Das dritte Paar, das abends zum Tee kam, war Unteroffizier Janeke von den Gardeulanen und Sergeant Heglmaier vom 6. oder 9. Bayrischen Jägerbataillon. Doch bin ich der Zahl nicht sicher. Diese waren Inséparables geworden, liebten sich schwärmerisch und machten beständig Pläne, wie sie sich gegenseitig in München und Potsdam besuchen würden.

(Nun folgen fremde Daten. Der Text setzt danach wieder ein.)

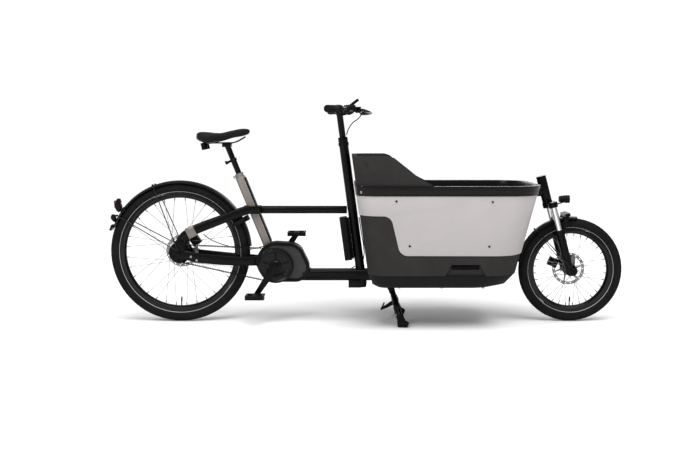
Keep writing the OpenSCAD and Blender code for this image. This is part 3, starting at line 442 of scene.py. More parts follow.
def turned_metal(name, colour, centre, rough=0.28):
    """Metal turned or ground in rings about an axle."""
    s = Shading(name)
    node = s.add("ShaderNodeTexNoise", noise_dimensions="1D")
    node.inputs["Scale"].default_value = 1400
    node.inputs["Detail"].default_value = 2
    s.join(s.from_axle(centre), node.inputs["W"])
    rings = node.outputs["Fac"]
    s.set(Base_Color=s.mixed(s.ranged(rings, 0, 1, 0.3, 0.7), shade(colour, 0.8), shade(colour, 1.15)),
          Roughness=s.ranged(rings, rough - 0.06, rough + 0.12, 0.3, 0.7),
          Metallic=1.0, Normal=s.bumped(rings, 0.08, 0.0003))
    LOOKS[name] = s.material


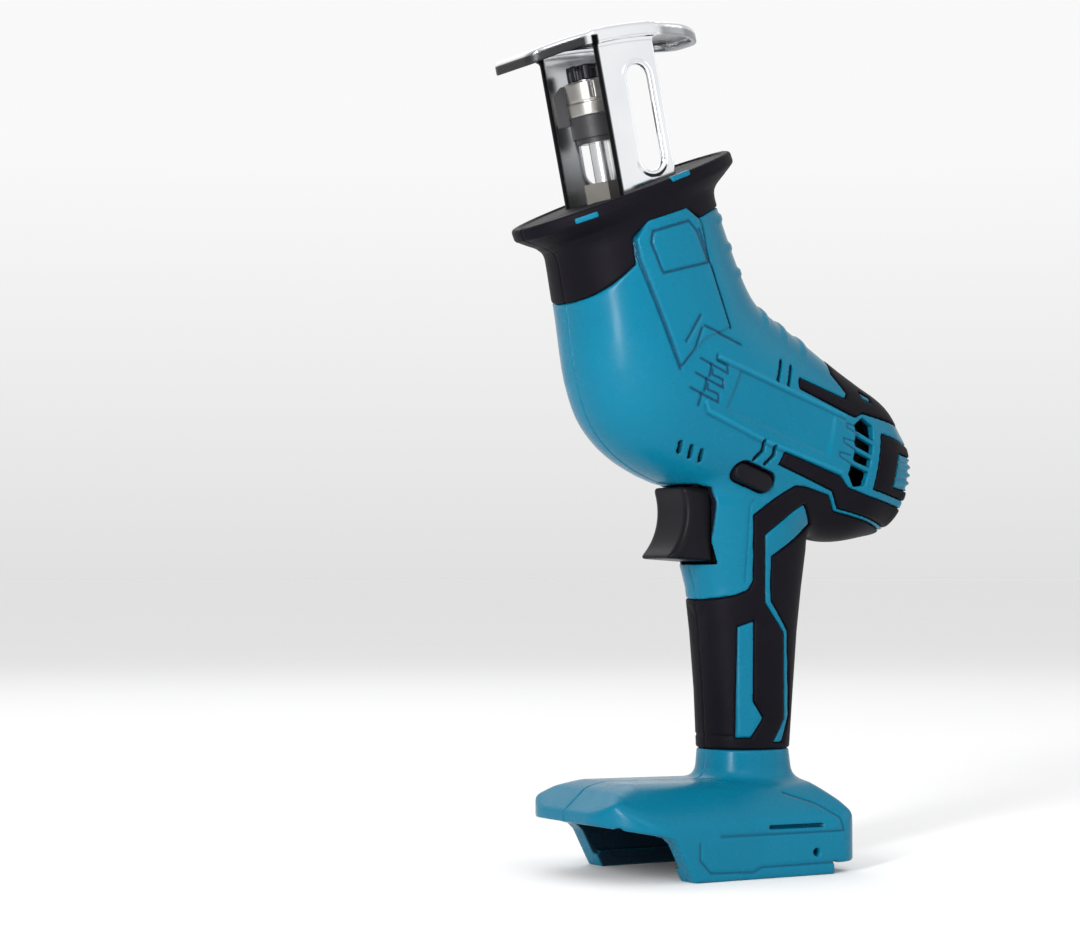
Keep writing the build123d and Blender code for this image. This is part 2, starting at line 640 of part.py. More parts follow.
# ---- write the nodes -------------------------------------------------------------------------------
DATUM_X = 6.0                   # from the drawing's datum to the point under the saw's middle


def save(name, shape):
    solids = shape if isinstance(shape, list) else [shape]
    placed = [Pos(DATUM_X, 0, 0) * piece for piece in solids]
    export_step(Compound(children=[Part(p.wrapped) for p in placed]), f"parts/{name}.step")


def save_pair(name, shape):
    save(name + "_left", side(shape, -1))
    save(name + "_right", side(shape, 1))


def main():
    shell, outer_skin, area, screws = build_housing()
    save_pair("housing", shell)
    boot, clips = build_boot(outer_skin, area["boot"])
    save("nose_boot", boot)
    save("boot_clips", clips)
    save_pair("grip", (outer_skin & area["grip"]) - button_hole())
    save_pair("motor_strip", outer_skin & area["strip"])
    save_pair("tail_bumper", outer_skin & area["tail"])
    save("shoe", build_shoe())
    save("shoe_screws", build_shoe_screws())
    base, pin, cap = build_clamp()
    save("clamp_body", base)
    save("clamp_pin", pin)
    save("clamp_cap", cap)
    steel, band, lever = build_collar()
    save("clamp_collar", steel)
    save("clamp_band", band)
    save("clamp_lever", lever)
    save("plunger", build_plunger())
    save("yoke", build_yoke())
    bush, seal, gland = build_guides()
    save("plunger_bush", bush)
    save("felt_seal", seal)
    save("gland_nut", gland)
    gear, axle, crank_pin = build_crank()
    save("crank_gear", gear)
    save("crank_axle", axle)
    save("crank_pin", crank_pin)
    save("crank_bearing_inner", bearing(CROSS, 9.4, 13.4, 7.0, AXLE_R))
    save("crank_bearing_outer", bearing(CROSS, 14.4, 18.4, 7.0, AXLE_R))
    save("bevel_pinion", build_pinion())
    case_left, case_right = build_gear_case()
    save("gear_case_left", case_left)
    save("gear_case_right", case_right)
    save("gear_case_screws", build_case_screws())
    can, magnets, end_cap, front_bearing, rear_bearing, brushes, holders = build_motor()
    save("motor_can", can)
    save("motor_magnets", magnets)
    save("motor_end_cap", end_cap)
    save("motor_front_bearing", front_bearing)
    save("motor_rear_bearing", rear_bearing)
    save("motor_brushes", brushes)
    save("brush_holders", holders)
    shaft, stack, windings, commutator, fan = build_rotor()
    save("motor_shaft", shaft)
    save("armature_stack", stack)
    save("armature_windings", windings)
    save("commutator", commutator)
    save("motor_fan", fan)
    save("trigger", build_trigger())
    switch, stem, spring = build_switch()
    save("switch_body", switch)
    save("trigger_stem", stem)
    save("trigger_spring", spring)
    save("lock_button", build_button())
    block_body, blades = build_terminals()
    save("terminal_block", block_body)
    save("terminal_blades", blades)
    save("housing_screws", screws)


if __name__ == "__main__":
    main()
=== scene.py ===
import json
import math
import bpy
import numpy as np
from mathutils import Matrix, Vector


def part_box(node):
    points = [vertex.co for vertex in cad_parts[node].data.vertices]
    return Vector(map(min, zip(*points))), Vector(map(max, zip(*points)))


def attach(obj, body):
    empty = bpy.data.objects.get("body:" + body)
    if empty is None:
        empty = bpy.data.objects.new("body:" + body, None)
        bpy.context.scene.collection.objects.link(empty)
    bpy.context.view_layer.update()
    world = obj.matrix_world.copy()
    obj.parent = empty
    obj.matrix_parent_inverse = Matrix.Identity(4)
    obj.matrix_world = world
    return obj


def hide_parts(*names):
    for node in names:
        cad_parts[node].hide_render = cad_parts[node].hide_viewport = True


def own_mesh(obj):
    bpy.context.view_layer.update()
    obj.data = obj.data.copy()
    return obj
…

Janeke, persönlich äußerst bescheiden, hatte doch, wenn er Potsdam nannte und seinem Freunde den großen Springbrunnen in Aussicht stellte, ein ungeheures Gefühl von Superiorität, etwa wie wenn er in der Lage wäre, den Vorhang von einer neuen Welt wegziehen zu können. Heglmaier, ein oberbayrischer, rotblonder Mann von besonderer Gutmütigkeit, ließ sich das alles gefallen. Er mochte denken: »Der Preuß ist fünfmal so stark als der Bayer, muß auch Berlin-Potsdam fünfmal so schön sein als München.« Vielleicht aber dacht' er auch gar nichts, ja, ich halte dies für das Wahrscheinlichere. Er war nämlich ein musikalisches Genie, und neben seiner Liebe zu Unteroffizier Janeke füllten nur Virtuosenträume und Konzertpassionen seine Seele aus. Ich wurde durch eine feierliche Morgenvisite, die mir Janeke noch in den letzten Tagen meiner Gefangenschaft machte, in diese Zustände seines Freundes eingeweiht. Nach einer Vorrede hieß es, »ich sei mit dem Kommandanten so gut wie befreundet; derselbe würde mir gewiß etwas zu Gefallen tun. Heglmaier könne es nicht mehr aushalten; ich möchte also den Antrag stellen, daß die Insel Oléron nach einer Zither durchsucht würde. Heglmaier wolle dann ein Konzert für die Verwundeten geben«.

So waren die Paare, die sich abwechselnd zum Tee bei mir versammelten. Mit herzlichem Vergnügen denke ich an jene Stunden zurück: Sie gönnten mir Einblick in das Leben unseres Volkes, in seine Kraft und seine Güte.